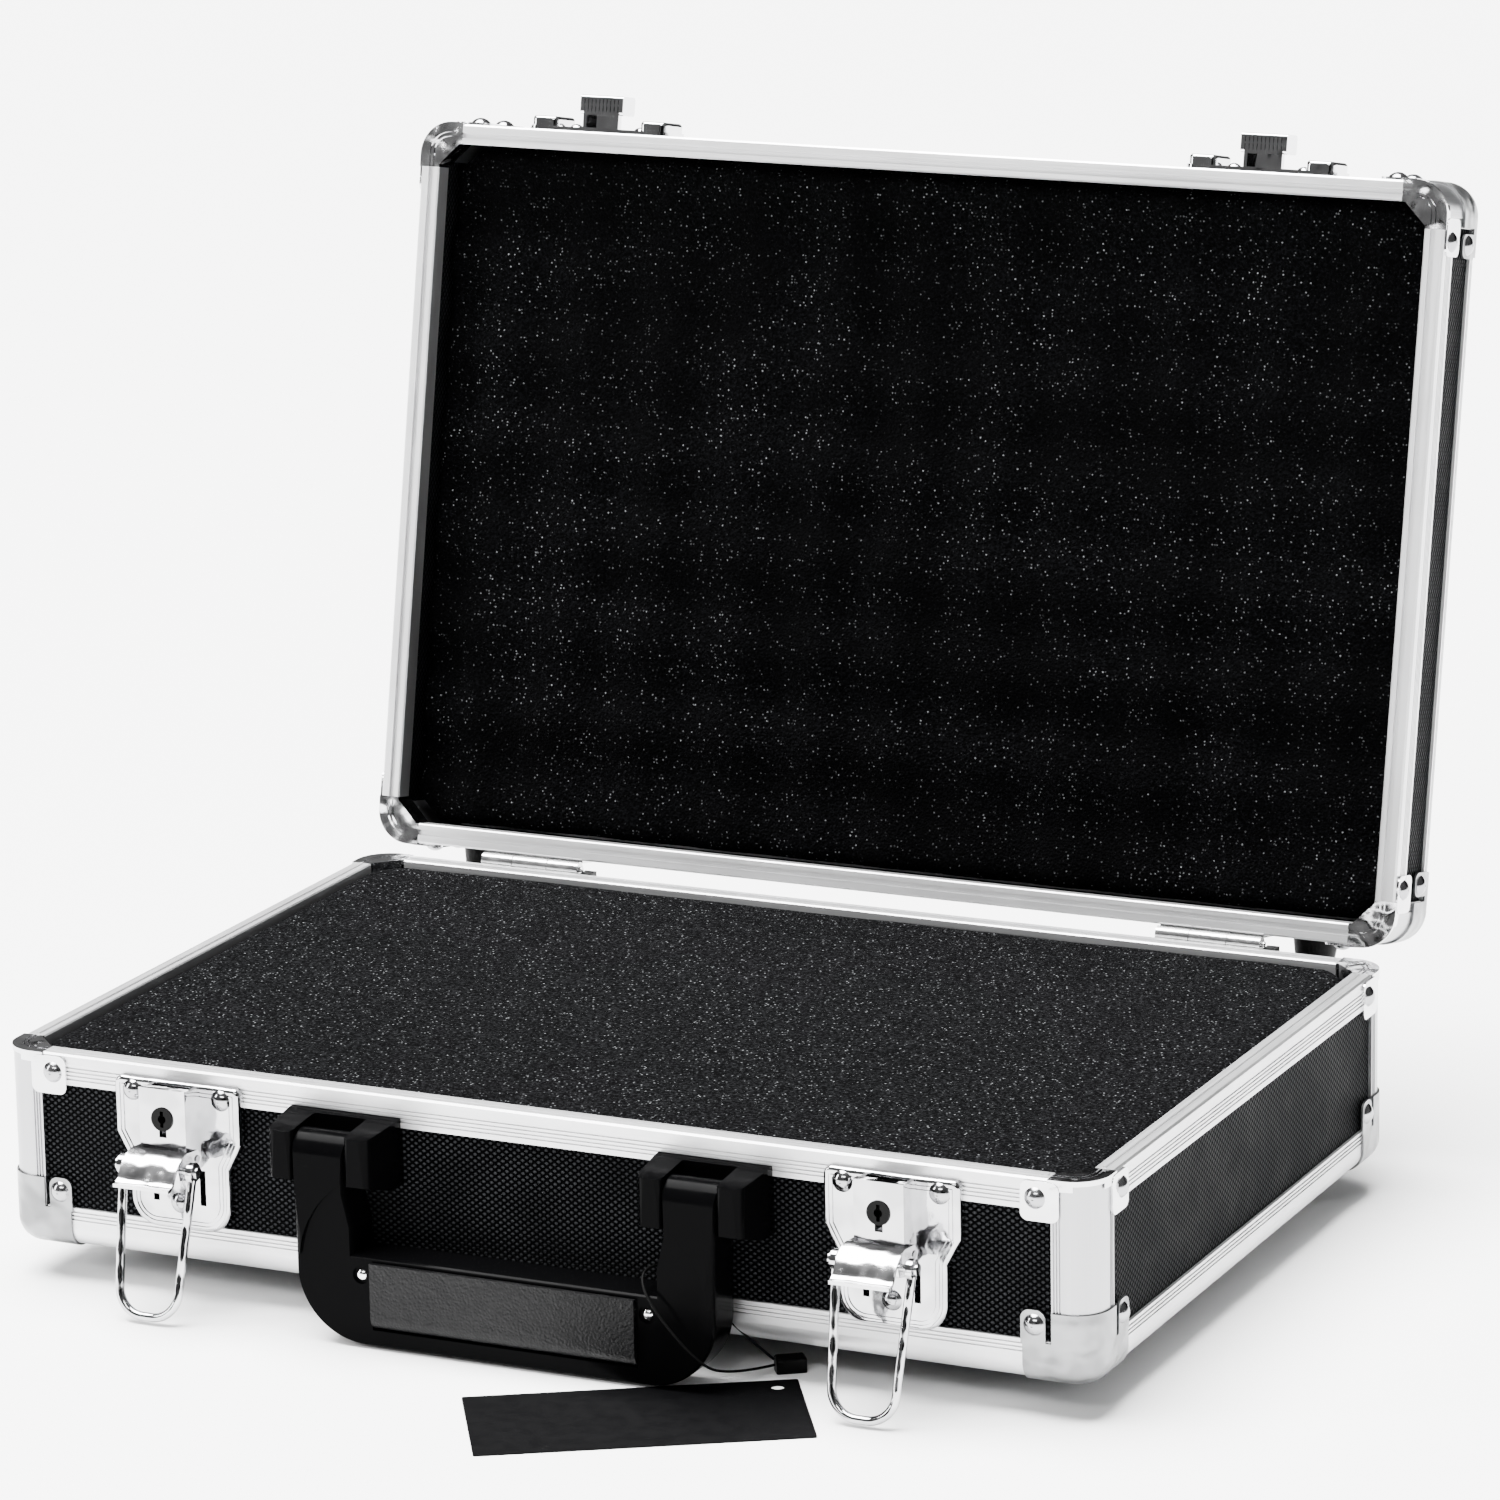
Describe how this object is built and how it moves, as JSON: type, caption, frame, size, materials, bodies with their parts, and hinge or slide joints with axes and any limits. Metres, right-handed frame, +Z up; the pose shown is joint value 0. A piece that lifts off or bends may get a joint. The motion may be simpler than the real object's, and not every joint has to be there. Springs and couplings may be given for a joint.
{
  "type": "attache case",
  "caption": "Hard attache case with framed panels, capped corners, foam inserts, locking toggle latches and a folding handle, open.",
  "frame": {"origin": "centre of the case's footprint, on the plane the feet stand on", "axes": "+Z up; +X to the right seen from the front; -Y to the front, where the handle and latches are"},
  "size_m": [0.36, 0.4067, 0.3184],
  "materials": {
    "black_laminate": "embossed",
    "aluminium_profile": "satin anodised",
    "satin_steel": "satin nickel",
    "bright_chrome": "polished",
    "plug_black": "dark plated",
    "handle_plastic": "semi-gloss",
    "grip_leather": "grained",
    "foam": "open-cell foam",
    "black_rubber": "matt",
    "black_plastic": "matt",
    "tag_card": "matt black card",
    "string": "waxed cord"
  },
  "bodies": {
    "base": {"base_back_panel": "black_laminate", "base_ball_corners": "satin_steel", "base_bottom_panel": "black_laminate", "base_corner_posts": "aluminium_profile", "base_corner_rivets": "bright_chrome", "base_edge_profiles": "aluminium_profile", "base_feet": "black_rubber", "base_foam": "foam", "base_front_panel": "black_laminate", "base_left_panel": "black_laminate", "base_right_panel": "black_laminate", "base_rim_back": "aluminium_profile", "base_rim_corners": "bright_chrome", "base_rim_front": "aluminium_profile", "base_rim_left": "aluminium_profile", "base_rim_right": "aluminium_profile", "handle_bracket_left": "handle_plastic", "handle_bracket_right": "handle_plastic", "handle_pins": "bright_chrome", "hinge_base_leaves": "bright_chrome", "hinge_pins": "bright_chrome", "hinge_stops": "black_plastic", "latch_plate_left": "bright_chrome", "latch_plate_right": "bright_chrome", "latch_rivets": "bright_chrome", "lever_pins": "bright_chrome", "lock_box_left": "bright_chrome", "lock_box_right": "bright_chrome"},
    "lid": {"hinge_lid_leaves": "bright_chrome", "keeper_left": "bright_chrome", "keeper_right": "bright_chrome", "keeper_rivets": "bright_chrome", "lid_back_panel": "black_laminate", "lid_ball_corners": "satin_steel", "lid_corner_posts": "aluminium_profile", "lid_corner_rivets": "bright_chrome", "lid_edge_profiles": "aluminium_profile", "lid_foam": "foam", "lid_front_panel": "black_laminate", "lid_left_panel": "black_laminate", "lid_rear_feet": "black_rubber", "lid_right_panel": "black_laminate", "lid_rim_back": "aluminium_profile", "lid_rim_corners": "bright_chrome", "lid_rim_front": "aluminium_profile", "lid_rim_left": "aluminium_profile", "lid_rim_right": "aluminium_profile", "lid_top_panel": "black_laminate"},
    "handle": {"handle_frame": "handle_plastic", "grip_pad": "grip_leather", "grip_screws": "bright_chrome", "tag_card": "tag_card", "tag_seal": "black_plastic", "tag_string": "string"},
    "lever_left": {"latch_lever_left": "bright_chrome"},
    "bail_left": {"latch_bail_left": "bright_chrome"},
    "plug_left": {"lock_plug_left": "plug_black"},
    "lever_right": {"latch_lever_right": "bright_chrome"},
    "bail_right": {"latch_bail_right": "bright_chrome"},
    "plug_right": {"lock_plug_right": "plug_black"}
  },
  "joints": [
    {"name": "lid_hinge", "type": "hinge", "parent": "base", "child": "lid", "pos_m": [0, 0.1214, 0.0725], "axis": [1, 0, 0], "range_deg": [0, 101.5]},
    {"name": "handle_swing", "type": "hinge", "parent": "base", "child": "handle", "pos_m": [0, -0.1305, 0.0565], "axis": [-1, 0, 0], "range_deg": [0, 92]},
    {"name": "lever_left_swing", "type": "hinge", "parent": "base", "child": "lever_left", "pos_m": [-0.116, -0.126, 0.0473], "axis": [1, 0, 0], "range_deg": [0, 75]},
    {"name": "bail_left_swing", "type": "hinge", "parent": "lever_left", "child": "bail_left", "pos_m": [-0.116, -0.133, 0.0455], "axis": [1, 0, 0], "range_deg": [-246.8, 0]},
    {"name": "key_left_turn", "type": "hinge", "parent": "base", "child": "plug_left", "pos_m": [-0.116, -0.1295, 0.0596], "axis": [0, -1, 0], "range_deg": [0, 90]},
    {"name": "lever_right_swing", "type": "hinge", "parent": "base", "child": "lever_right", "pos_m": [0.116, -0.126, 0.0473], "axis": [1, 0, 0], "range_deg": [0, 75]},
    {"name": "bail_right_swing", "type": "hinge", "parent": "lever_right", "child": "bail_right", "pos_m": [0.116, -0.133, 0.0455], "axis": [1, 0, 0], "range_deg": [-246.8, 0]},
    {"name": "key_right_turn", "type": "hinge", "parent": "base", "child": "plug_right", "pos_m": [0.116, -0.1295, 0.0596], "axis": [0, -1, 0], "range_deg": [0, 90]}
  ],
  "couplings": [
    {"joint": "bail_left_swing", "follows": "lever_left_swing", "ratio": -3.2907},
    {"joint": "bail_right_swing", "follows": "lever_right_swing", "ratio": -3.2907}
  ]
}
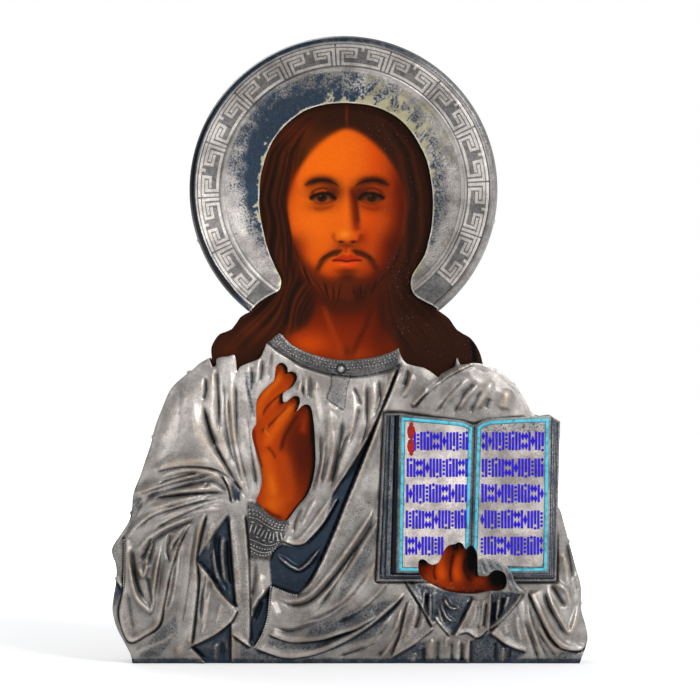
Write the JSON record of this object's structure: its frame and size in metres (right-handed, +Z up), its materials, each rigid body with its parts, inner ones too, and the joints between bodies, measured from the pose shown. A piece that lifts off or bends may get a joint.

[Your objective]
Make an exact copy of the listing, including every line.

[Task response]
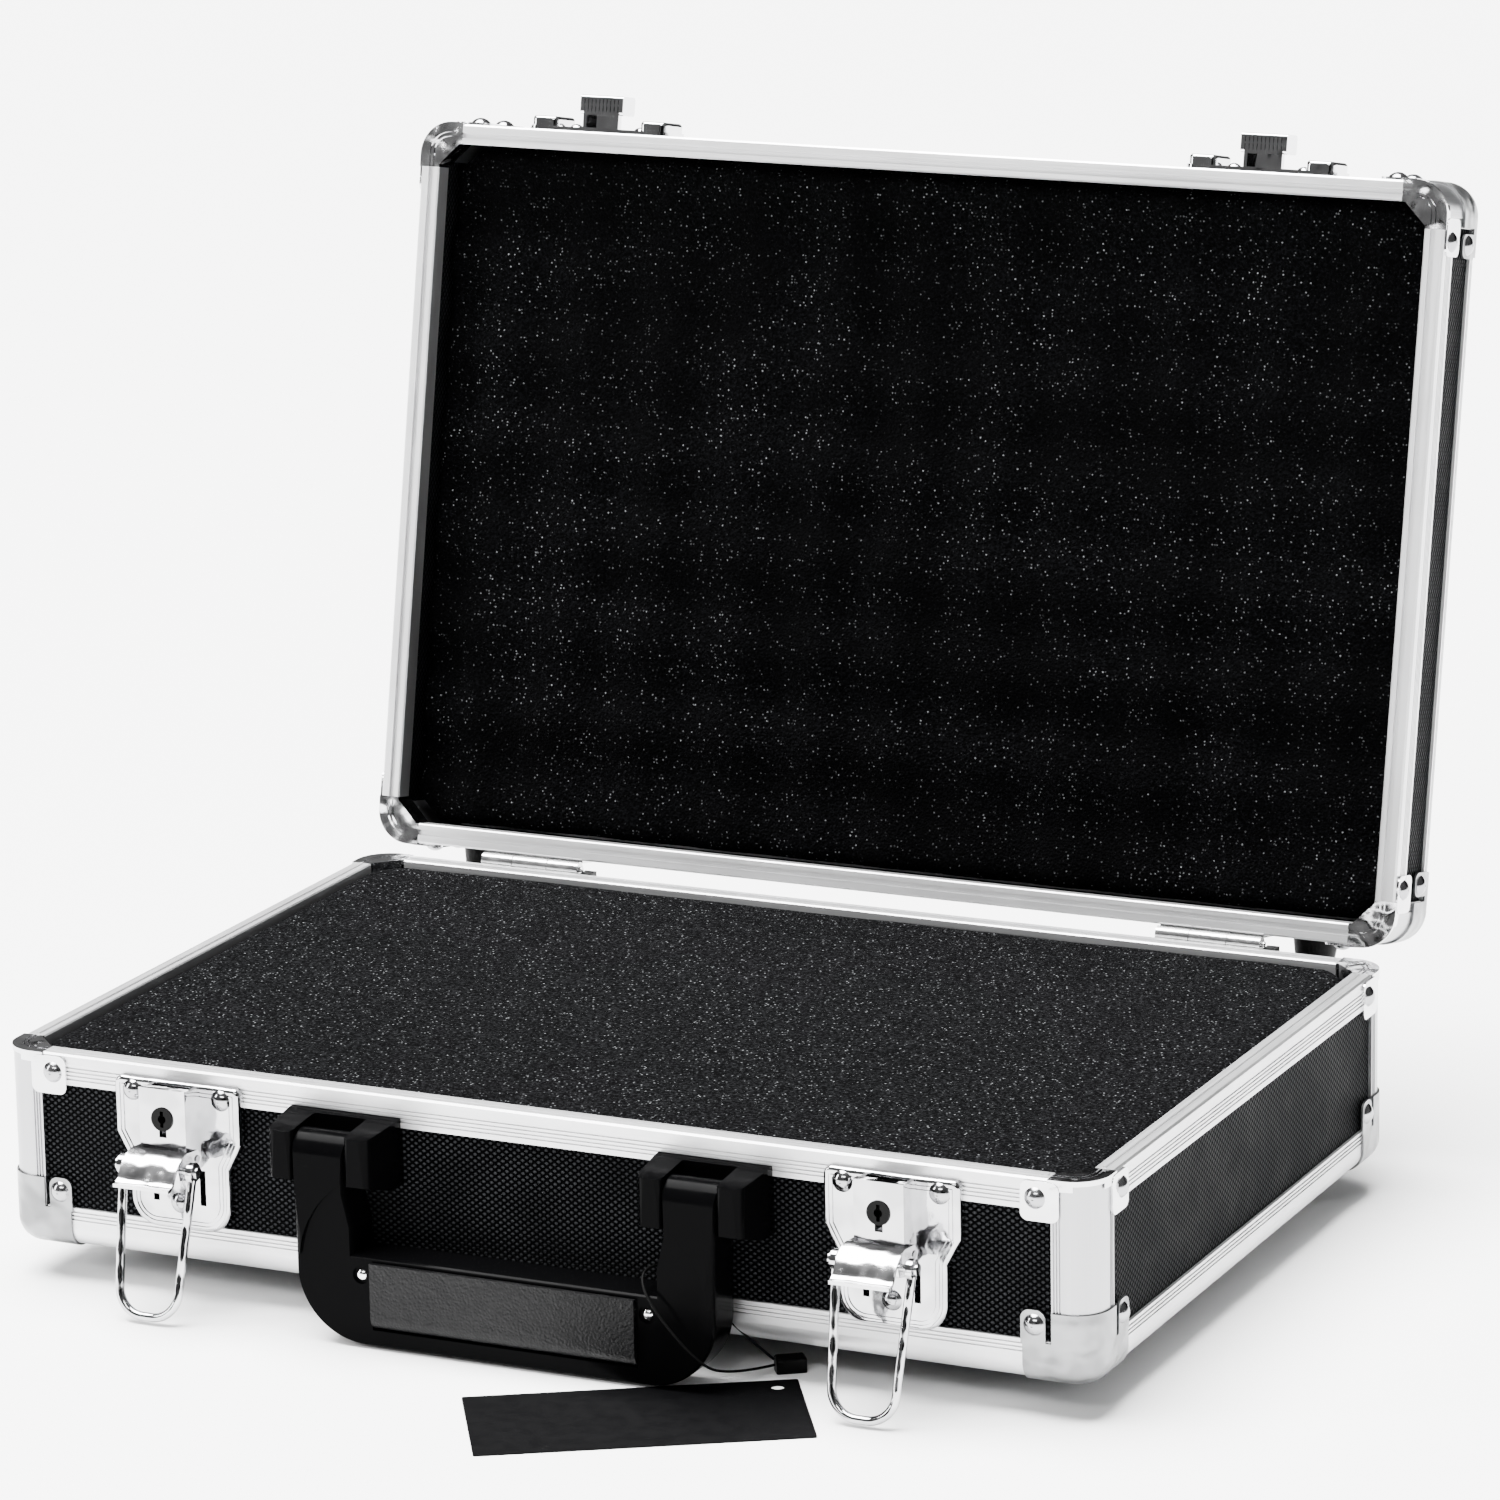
Describe how this object is built and how it moves, as JSON: type, caption, frame, size, materials, bodies with their parts, and hinge or slide joints with axes and any limits. Metres, right-handed frame, +Z up; the pose shown is joint value 0. A piece that lifts off or bends may get a joint. The motion may be simpler than the real object's, and not every joint has to be there. Springs and couplings may be given for a joint.
{
  "type": "attache case",
  "caption": "Hard attache case with framed panels, capped corners, foam inserts, locking toggle latches and a folding handle, open.",
  "frame": {"origin": "centre of the case's footprint, on the plane the feet stand on", "axes": "+Z up; +X to the right seen from the front; -Y to the front, where the handle and latches are"},
  "size_m": [0.36, 0.4067, 0.3184],
  "materials": {
    "black_laminate": "embossed",
    "aluminium_profile": "satin anodised",
    "satin_steel": "satin nickel",
    "bright_chrome": "polished",
    "plug_black": "dark plated",
    "handle_plastic": "semi-gloss",
    "grip_leather": "grained",
    "foam": "open-cell foam",
    "black_rubber": "matt",
    "black_plastic": "matt",
    "tag_card": "matt black card",
    "string": "waxed cord"
  },
  "bodies": {
    "base": {"base_back_panel": "black_laminate", "base_ball_corners": "satin_steel", "base_bottom_panel": "black_laminate", "base_corner_posts": "aluminium_profile", "base_corner_rivets": "bright_chrome", "base_edge_profiles": "aluminium_profile", "base_feet": "black_rubber", "base_foam": "foam", "base_front_panel": "black_laminate", "base_left_panel": "black_laminate", "base_right_panel": "black_laminate", "base_rim_back": "aluminium_profile", "base_rim_corners": "bright_chrome", "base_rim_front": "aluminium_profile", "base_rim_left": "aluminium_profile", "base_rim_right": "aluminium_profile", "handle_bracket_left": "handle_plastic", "handle_bracket_right": "handle_plastic", "handle_pins": "bright_chrome", "hinge_base_leaves": "bright_chrome", "hinge_pins": "bright_chrome", "hinge_stops": "black_plastic", "latch_plate_left": "bright_chrome", "latch_plate_right": "bright_chrome", "latch_rivets": "bright_chrome", "lever_pins": "bright_chrome", "lock_box_left": "bright_chrome", "lock_box_right": "bright_chrome"},
    "lid": {"hinge_lid_leaves": "bright_chrome", "keeper_left": "bright_chrome", "keeper_right": "bright_chrome", "keeper_rivets": "bright_chrome", "lid_back_panel": "black_laminate", "lid_ball_corners": "satin_steel", "lid_corner_posts": "aluminium_profile", "lid_corner_rivets": "bright_chrome", "lid_edge_profiles": "aluminium_profile", "lid_foam": "foam", "lid_front_panel": "black_laminate", "lid_left_panel": "black_laminate", "lid_rear_feet": "black_rubber", "lid_right_panel": "black_laminate", "lid_rim_back": "aluminium_profile", "lid_rim_corners": "bright_chrome", "lid_rim_front": "aluminium_profile", "lid_rim_left": "aluminium_profile", "lid_rim_right": "aluminium_profile", "lid_top_panel": "black_laminate"},
    "handle": {"handle_frame": "handle_plastic", "grip_pad": "grip_leather", "grip_screws": "bright_chrome", "tag_card": "tag_card", "tag_seal": "black_plastic", "tag_string": "string"},
    "lever_left": {"latch_lever_left": "bright_chrome"},
    "bail_left": {"latch_bail_left": "bright_chrome"},
    "plug_left": {"lock_plug_left": "plug_black"},
    "lever_right": {"latch_lever_right": "bright_chrome"},
    "bail_right": {"latch_bail_right": "bright_chrome"},
    "plug_right": {"lock_plug_right": "plug_black"}
  },
  "joints": [
    {"name": "lid_hinge", "type": "hinge", "parent": "base", "child": "lid", "pos_m": [0, 0.1214, 0.0725], "axis": [1, 0, 0], "range_deg": [0, 101.5]},
    {"name": "handle_swing", "type": "hinge", "parent": "base", "child": "handle", "pos_m": [0, -0.1305, 0.0565], "axis": [-1, 0, 0], "range_deg": [0, 92]},
    {"name": "lever_left_swing", "type": "hinge", "parent": "base", "child": "lever_left", "pos_m": [-0.116, -0.126, 0.0473], "axis": [1, 0, 0], "range_deg": [0, 75]},
    {"name": "bail_left_swing", "type": "hinge", "parent": "lever_left", "child": "bail_left", "pos_m": [-0.116, -0.133, 0.0455], "axis": [1, 0, 0], "range_deg": [-246.8, 0]},
    {"name": "key_left_turn", "type": "hinge", "parent": "base", "child": "plug_left", "pos_m": [-0.116, -0.1295, 0.0596], "axis": [0, -1, 0], "range_deg": [0, 90]},
    {"name": "lever_right_swing", "type": "hinge", "parent": "base", "child": "lever_right", "pos_m": [0.116, -0.126, 0.0473], "axis": [1, 0, 0], "range_deg": [0, 75]},
    {"name": "bail_right_swing", "type": "hinge", "parent": "lever_right", "child": "bail_right", "pos_m": [0.116, -0.133, 0.0455], "axis": [1, 0, 0], "range_deg": [-246.8, 0]},
    {"name": "key_right_turn", "type": "hinge", "parent": "base", "child": "plug_right", "pos_m": [0.116, -0.1295, 0.0596], "axis": [0, -1, 0], "range_deg": [0, 90]}
  ],
  "couplings": [
    {"joint": "bail_left_swing", "follows": "lever_left_swing", "ratio": -3.2907},
    {"joint": "bail_right_swing", "follows": "lever_right_swing", "ratio": -3.2907}
  ]
}
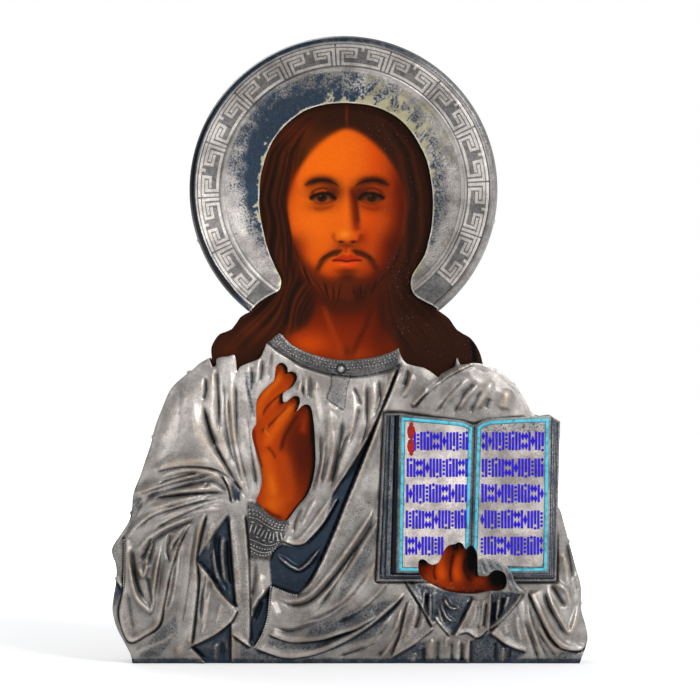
Write the JSON record of this object's structure: its frame and size in metres (right-handed, +Z up), its materials, each rigid body with its parts, inner ones too, and the joints between bodies, measured from the pose shown. A piece that lifts off or bends may get a joint.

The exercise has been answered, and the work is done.